The interviewers rated large proportion of interviews in each poll as having problems. On average, this proportion does not significantly differ by poll type. In most of our polls, however, region is significantly associated to poll type, while in all the polls, gender is significantly associated with poll type. As respondent education level increases, the interview tends to be good, whereas as the respondent gets older, the interview mostly tends to be less than good interview. Raising awareness among elder or/and low educated ones would help to decrease the probability of getting a less than good interview.
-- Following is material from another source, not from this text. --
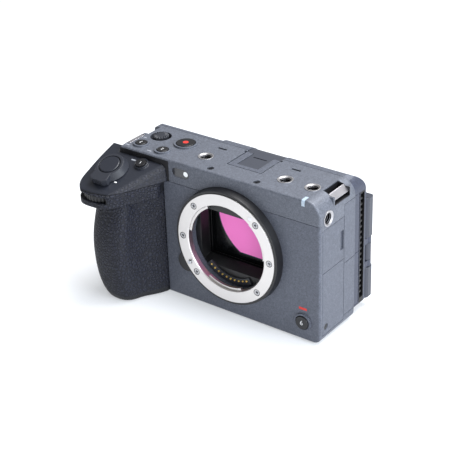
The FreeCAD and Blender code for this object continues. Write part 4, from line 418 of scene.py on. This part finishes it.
looks = {
    "body": speckled_paint("slate_wrinkle_paint", SLATE),
    # top: the dark colour also paints the shade inside the blind holes
    "top": top_paint("slate_top_paint", SLATE_TOP, colour(20, 20, 24)),
    "rubber": grained_rubber("leather_grain_rubber", CHARCOAL),
    # side: the darker slate is painted shade behind the doors' edge line; black is painted shade in the vent
    # slots
    "side": side_paint("slate_side_paint", SLATE, colour(58, 62, 76), BLACK),
    "shell": shell_paint("grip_side_paint", SLATE, colour(22, 23, 28)),
    "deck": moulded_plastic("deck_plastic", DECK, 0.36, 0.5),
    "block": moulded_plastic("contact_plastic", colour(42, 44, 50), 0.35),
    "lever": moulded_plastic("lever_plastic", DECK, 0.5, 0.5),
    "head": deck_finish("deck_and_leather", DECK, CHARCOAL),
    "lid": moulded_plastic("shoe_lid_plastic", colour(55, 58, 67), 0.4),
    # knurl: lighter tips and darker valleys are painted highlight and painted shade
    "knurl": knurled_finish("knurled_black", colour(34, 36, 43), 1.3),
    "black": moulded_plastic("black_plastic", INK, 0.4),
    "inner": moulded_plastic("inner_black", BLACK, 0.35),
    "chrome": turned_metal("strap_steel", colour(214, 212, 218), 0.32),
    "white_mark": moulded_plastic("white_print", colour(225, 226, 228), 0.5),
    "grey_mark": moulded_plastic("grey_print", colour(150, 154, 162), 0.5),
    "red_mark": moulded_plastic("red_print", colour(196, 44, 36), 0.5),
    # dark_mark: dark screw heads and rims, and painted shade in the bayonet screws' cross recesses
    "dark_mark": moulded_plastic("dark_screw_marks_and_shade", colour(30, 30, 34), 0.5),
    "ring": turned_metal("bayonet_steel", colour(216, 213, 211), 0.34, round_lens=True),
    "steel": turned_metal("pin_steel", colour(190, 192, 196), 0.3),
    # insert: the second, dark colour is painted shade inside the socket bores
    "insert": socket_metal("insert_steel", colour(176, 175, 178), colour(30, 30, 33)),
    # thread: steel darkened below the insert's tone as painted shade inside the bore
    "thread": turned_metal("shaded_thread_steel", colour(104, 104, 108), 0.45),
    "screw": screw_metal("screw_steel", colour(190, 190, 193), colour(70, 72, 78)),
    "gold": turned_metal("contact_gold", colour(255, 214, 120), 0.5),
    "alloy": turned_metal("heat_sink_alloy", colour(176, 178, 182), 0.35),
    "board": board_plastic("circuit_board", colour(24, 74, 50), BLACK),
    # sensor: the dark and cyan colours paint the throat's reflection on the glass
    "sensor": sensor_finish("sensor_cover_glass", colour(248, 128, 204), colour(8, 9, 10),
                            colour(14, 52, 56)),
    "screen": screen_glass("screen_glass", colour(14, 14, 17)),
    "window": window_finish("window_glass", colour(26, 27, 34), colour(235, 238, 240),
                            colour(160, 175, 190)),
    "case": moulded_plastic("monitor_plastic", colour(53, 56, 66), 0.42, 0.5),
    "curtain": moulded_plastic("curtain_black", colour(26, 26, 28), 0.5),
}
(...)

The reported problems of less than good interviews are divided into three groups with regard to their occurrence percentage (low, medium, high). We should work on the high and medium groups to eliminate/reduce their occurrence. “Not understanding the meaning of some questions” is reported the most on average in both grand average and within poll type average. It is recommended to introduce an extra revision step in the process of writing the questionnaire to ease the language and/or remove any ambiguous questions. Good introduction could help in creating respondent-interest in the topic. Questionnaires of periodic polls that do cluster more around the axis of not understanding the meaning of some questions should be carefully revised.

According to the biplot, poll type does not affect the reported problems. Regarding the correlation structure among the reported reasons, four groups are distinguished from each other, where group members are positively correlated together. A pair of groups are either independent from each other or negatively correlated with each other depending on the angle between the two groups.